Maybe my, beginner way to understand what's going on will get to you (as I got it)

  1. a.base=0x40000 (1(0)x18) -> 19-bit bitfield
  2. addr=a.base<<13.
    • any value a.base can hold int can hold, too so conversion from 19-bit unsigned int bitfield to 32-bit signed integer. (a.base is now (0)x13,1,(0)x18).
    • now (converted to signed int a.base)<<13 which results in 1(0)x31). Remember it's signed int now.
    • addr=(1(0)x31). addr is of unsigned long type(64 bit) so to do the assignment righ value is converted to long int. Conversion from signed int to long int make addr (1)x33,(0)x31.

And that's what being printed after all of thos converstions you weren't even aware of: 0xffffffff80000000.
Why the second line prints 0x80000000 is because of that cast to (unsigned int) before conversion to long int. When converting unsigned int to long int there is no bit sign so value is just filled with trailing 0's to match the size and that's all.

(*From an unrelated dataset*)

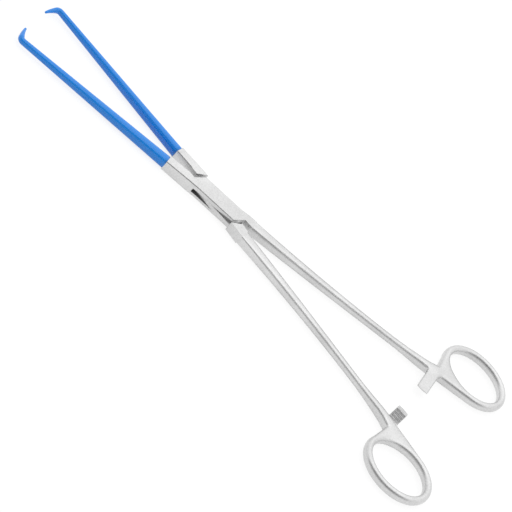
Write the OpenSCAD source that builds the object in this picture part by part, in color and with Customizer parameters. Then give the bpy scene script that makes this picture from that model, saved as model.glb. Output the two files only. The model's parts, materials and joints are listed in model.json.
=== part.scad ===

What's different on with 32-bit, is during conversion from 32-bit signed int to 32-bit unsigned long their sizes match and do trailing bit signs are added,so: 1(0)x31 will stay 1(0)x31
even after conversion from int to long int(they have the same size, the value is interpreted different but bits are intact.)

Quotation from your link:

Any code that makes this assumption must be changed to work for both ILP32 and LP64. While an int and a long are both 32-bits in the ILP32 data model, in the LP64 data model, a long is 64-bits.

2
  • what is this:. (a.base is now (0)x13,1,(0)x18).? do you mean 0 , 13 times? Oct 10, 2013 at 18:41
  • @codemuncher That's just shortcut for binary writing 13 zeros and single 1 and 18 zeros following.(000000..100000...).